[start]

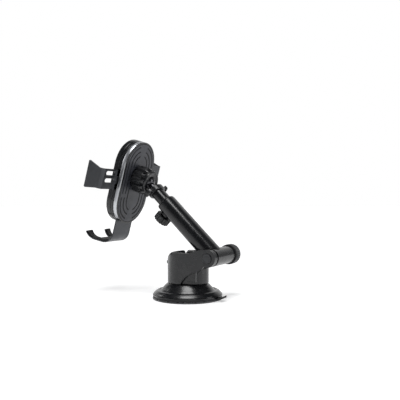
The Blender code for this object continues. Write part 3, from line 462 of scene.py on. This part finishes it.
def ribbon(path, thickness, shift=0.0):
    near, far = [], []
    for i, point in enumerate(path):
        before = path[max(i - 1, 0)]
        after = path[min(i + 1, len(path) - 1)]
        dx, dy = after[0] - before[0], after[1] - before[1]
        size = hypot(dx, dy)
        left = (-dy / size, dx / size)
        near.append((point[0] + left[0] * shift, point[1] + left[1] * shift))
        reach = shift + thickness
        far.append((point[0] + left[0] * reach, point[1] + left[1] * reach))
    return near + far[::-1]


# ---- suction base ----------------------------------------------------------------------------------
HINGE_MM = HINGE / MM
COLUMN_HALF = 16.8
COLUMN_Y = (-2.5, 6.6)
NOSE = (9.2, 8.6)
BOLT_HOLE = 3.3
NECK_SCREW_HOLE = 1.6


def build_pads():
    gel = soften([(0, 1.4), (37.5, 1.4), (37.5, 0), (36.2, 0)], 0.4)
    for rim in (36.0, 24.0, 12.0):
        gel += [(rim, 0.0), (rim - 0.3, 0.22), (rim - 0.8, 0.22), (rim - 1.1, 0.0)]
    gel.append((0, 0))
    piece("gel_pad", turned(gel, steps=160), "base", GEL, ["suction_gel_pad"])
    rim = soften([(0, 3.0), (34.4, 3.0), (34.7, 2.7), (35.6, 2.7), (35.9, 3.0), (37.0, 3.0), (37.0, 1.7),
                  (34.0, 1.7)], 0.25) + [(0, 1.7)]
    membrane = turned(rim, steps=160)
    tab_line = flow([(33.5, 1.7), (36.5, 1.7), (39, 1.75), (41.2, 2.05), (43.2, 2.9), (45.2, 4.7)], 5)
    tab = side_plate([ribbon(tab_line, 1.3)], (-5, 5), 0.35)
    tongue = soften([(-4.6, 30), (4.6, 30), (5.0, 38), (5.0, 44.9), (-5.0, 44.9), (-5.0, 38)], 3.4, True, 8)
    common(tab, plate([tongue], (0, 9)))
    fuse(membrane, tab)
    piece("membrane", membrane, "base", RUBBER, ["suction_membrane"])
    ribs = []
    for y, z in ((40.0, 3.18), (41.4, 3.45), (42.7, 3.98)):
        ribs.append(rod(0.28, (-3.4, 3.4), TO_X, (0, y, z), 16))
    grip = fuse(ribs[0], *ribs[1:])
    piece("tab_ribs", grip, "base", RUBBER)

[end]

Aim of the exercise:
Reproduce every line above without error.

Exercise output:
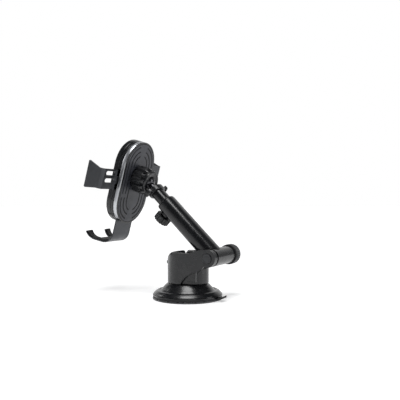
The Blender code for this object continues. Write part 3, from line 462 of scene.py on. This part finishes it.
def ribbon(path, thickness, shift=0.0):
    near, far = [], []
    for i, point in enumerate(path):
        before = path[max(i - 1, 0)]
        after = path[min(i + 1, len(path) - 1)]
        dx, dy = after[0] - before[0], after[1] - before[1]
        size = hypot(dx, dy)
        left = (-dy / size, dx / size)
        near.append((point[0] + left[0] * shift, point[1] + left[1] * shift))
        reach = shift + thickness
        far.append((point[0] + left[0] * reach, point[1] + left[1] * reach))
    return near + far[::-1]


# ---- suction base ----------------------------------------------------------------------------------
HINGE_MM = HINGE / MM
COLUMN_HALF = 16.8
COLUMN_Y = (-2.5, 6.6)
NOSE = (9.2, 8.6)
BOLT_HOLE = 3.3
NECK_SCREW_HOLE = 1.6


def build_pads():
    gel = soften([(0, 1.4), (37.5, 1.4), (37.5, 0), (36.2, 0)], 0.4)
    for rim in (36.0, 24.0, 12.0):
        gel += [(rim, 0.0), (rim - 0.3, 0.22), (rim - 0.8, 0.22), (rim - 1.1, 0.0)]
    gel.append((0, 0))
    piece("gel_pad", turned(gel, steps=160), "base", GEL, ["suction_gel_pad"])
    rim = soften([(0, 3.0), (34.4, 3.0), (34.7, 2.7), (35.6, 2.7), (35.9, 3.0), (37.0, 3.0), (37.0, 1.7),
                  (34.0, 1.7)], 0.25) + [(0, 1.7)]
    membrane = turned(rim, steps=160)
    tab_line = flow([(33.5, 1.7), (36.5, 1.7), (39, 1.75), (41.2, 2.05), (43.2, 2.9), (45.2, 4.7)], 5)
    tab = side_plate([ribbon(tab_line, 1.3)], (-5, 5), 0.35)
    tongue = soften([(-4.6, 30), (4.6, 30), (5.0, 38), (5.0, 44.9), (-5.0, 44.9), (-5.0, 38)], 3.4, True, 8)
    common(tab, plate([tongue], (0, 9)))
    fuse(membrane, tab)
    piece("membrane", membrane, "base", RUBBER, ["suction_membrane"])
    ribs = []
    for y, z in ((40.0, 3.18), (41.4, 3.45), (42.7, 3.98)):
        ribs.append(rod(0.28, (-3.4, 3.4), TO_X, (0, y, z), 16))
    grip = fuse(ribs[0], *ribs[1:])
    piece("tab_ribs", grip, "base", RUBBER)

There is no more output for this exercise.